Politicians all over the country have spent plenty of time talking about the size of prison and jail populations. Even conservative politicians like Rand Paul have complained about the financial and social costs of throwing non-violent offenders in jail. And here in New York, Mayor Bill de Blasio has targeted the issue of overcrowded jails, recently releasing a plan to reduce court delays that cause people to spend inordinate periods of time behind bars awaiting trial.
But few politicians have specifically gone after the inequities of the bail system, which remains too obscure an issue for most voters.
In a few cities, there have been attempts to create bail funds, which would allow people who are in jail for purely financial reasons to stay out.

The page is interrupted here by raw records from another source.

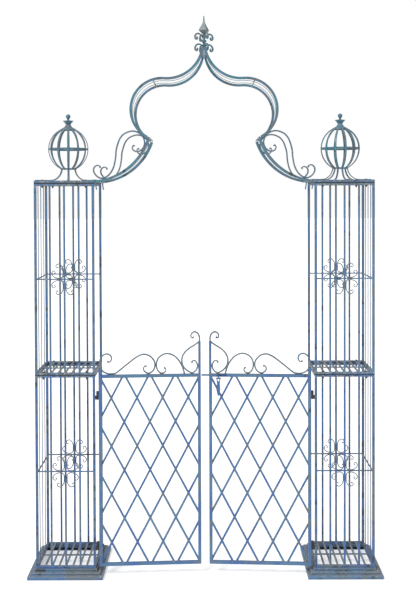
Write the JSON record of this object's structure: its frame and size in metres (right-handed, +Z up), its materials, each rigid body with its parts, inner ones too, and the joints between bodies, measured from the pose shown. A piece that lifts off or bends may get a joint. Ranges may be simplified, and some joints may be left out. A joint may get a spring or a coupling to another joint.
{
  "type": "metal trellis arch",
  "caption": "Free-standing garden arch: square cage columns with plant shelves and globe tops, an ogee trellis arch between them, and a pair of lattice gates with a drop-handle latch.",
  "frame": {"origin": "on the ground, midway between the two columns and midway through their depth", "axes": "+Z up, +X to the right as seen from the front, -Y towards the front; the gates hang on the front posts"},
  "size_m": [1.726, 0.366, 2.7552],
  "materials": {
    "blue_paint": "distressed blue paint, rubbed back to cream undercoat and dark metal in patches",
    "worn_plinth_paint": "distressed blue-grey paint with cream showing along the folded edges",
    "dark_steel": "dark oxidised steel, slightly rusty"
  },
  "bodies": {
    "columns_and_arch": {"plinth_left": "worn_plinth_paint", "plinth_right": "worn_plinth_paint", "base_tray_left": "blue_paint", "base_tray_right": "blue_paint", "lower_cage_left": "blue_paint", "lower_cage_right": "blue_paint", "lower_rosettes_left": "blue_paint", "lower_rosettes_right": "blue_paint", "shelf_tray_left": "blue_paint", "shelf_tray_right": "blue_paint", "upper_cage_left": "blue_paint", "upper_cage_right": "blue_paint", "upper_rosettes_left": "blue_paint", "upper_rosettes_right": "blue_paint", "cap_frame_left": "blue_paint", "cap_frame_right": "blue_paint", "joint_bolts_left": "dark_steel", "joint_bolts_right": "dark_steel", "joint_nuts_left": "dark_steel", "joint_nuts_right": "dark_steel", "globe_legs_left": "blue_paint", "globe_legs_right": "blue_paint", "globe_ribs_left": "blue_paint", "globe_ribs_right": "blue_paint", "globe_rings_left": "blue_paint", "globe_rings_right": "blue_paint", "globe_crown_left": "blue_paint", "globe_crown_right": "blue_paint", "globe_finial_left": "blue_paint", "globe_finial_right": "blue_paint", "arch_rails_left": "blue_paint", "arch_rails_right": "blue_paint", "arch_rods_left": "blue_paint", "arch_rods_right": "blue_paint", "arch_rungs": "blue_paint", "arch_hooks_left": "blue_paint", "arch_hooks_right": "blue_paint", "side_scrolls_left": "blue_paint", "side_scrolls_right": "blue_paint", "apex_stem": "blue_paint", "apex_scrolls": "blue_paint", "apex_spear": "blue_paint", "post_knuckles_left": "dark_steel", "post_knuckles_right": "dark_steel", "hinge_pins_left": "dark_steel", "hinge_pins_right": "dark_steel"},
    "left_leaf": {"leaf_frame_left": "blue_paint", "lattice_left": "blue_paint", "leaf_scrolls_left": "blue_paint", "leaf_knuckles_left": "dark_steel"},
    "right_leaf": {"leaf_frame_right": "blue_paint", "lattice_right": "blue_paint", "leaf_scrolls_right": "blue_paint", "leaf_knuckles_right": "dark_steel"},
    "latch_slide": {"latch_bolt": "blue_paint", "latch_pin": "dark_steel"},
    "latch_drop": {"latch_handle": "blue_paint"}
  },
  "joints": [
    {"name": "left_gate", "type": "hinge", "parent": "columns_and_arch", "child": "left_leaf", "pos_m": [-0.5235, -0.14, 0.5], "axis": [0, 0, 1], "range_deg": [-93, 87]},
    {"name": "right_gate", "type": "hinge", "parent": "columns_and_arch", "child": "right_leaf", "pos_m": [0.5235, -0.14, 0.5], "axis": [0, 0, 1], "range_deg": [-87, 93]},
    {"name": "latch_bolt_slide", "type": "slide", "parent": "right_leaf", "child": "latch_slide", "axis": [-0.9986, 0.0523, 0], "range_m": [-0.034, 0]},
    {"name": "latch_handle_swing", "type": "hinge", "parent": "latch_slide", "child": "latch_drop", "pos_m": [0.06589, -0.13004, 0.9675], "axis": [-0.9986, 0.0523, 0], "range_deg": [-3, 95]}
  ]
}
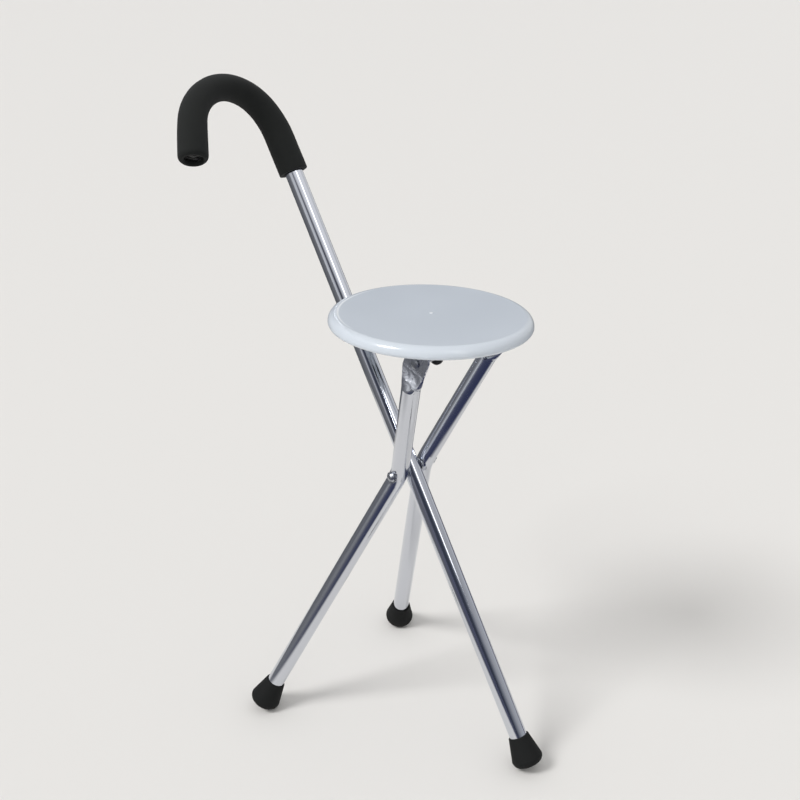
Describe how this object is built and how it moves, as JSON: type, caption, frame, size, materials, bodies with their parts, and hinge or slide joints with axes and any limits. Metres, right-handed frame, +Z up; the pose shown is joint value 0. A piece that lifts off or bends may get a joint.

Here in New York, there’s already a private charity in the Bronx that helps people get out of short jail sentences.
Meanwhile, New York City Council Speaker Melissa Mark-Viverito has proposed the creation of a $1.4 million public bail fund, which could help some of the 11,000 or so people in this city who annually fail to make bail in amounts ranging from $20 to $2,000.
Naturally, this proposal was met with hostility from the city tabloids, who rarely see a stiff punishment they don’t like. From the Daily News:
“Council Speaker Melissa Mark-Viverito wants to hand Get Out of Jail Free cards to criminal defendants — paid for not with Monopoly money, but with yours…
The Council would post [bail] payments in order to enable defendants to live in freedom while awaiting trial. Some chutzpah.”
There are plenty of truly dangerous people who get arrested, people most of us wouldn’t be sorry to see jailed. But the idea that it’s “chutzpah” to suggest that nobody should be in jail just for being poor is about as mean as modern America gets. And we can be pretty mean.
In the wake of Ferguson and Baltimore, there’s been a lot of attention focused on police violence, as a symbol of the unfairness baked into our justice system. But when it comes to civil rights issues and the Wealth Gap, bail is where the rubber meets the road. You can walk into any arraignment court, anytime, and see how bad it is. Is it really that hard to fix?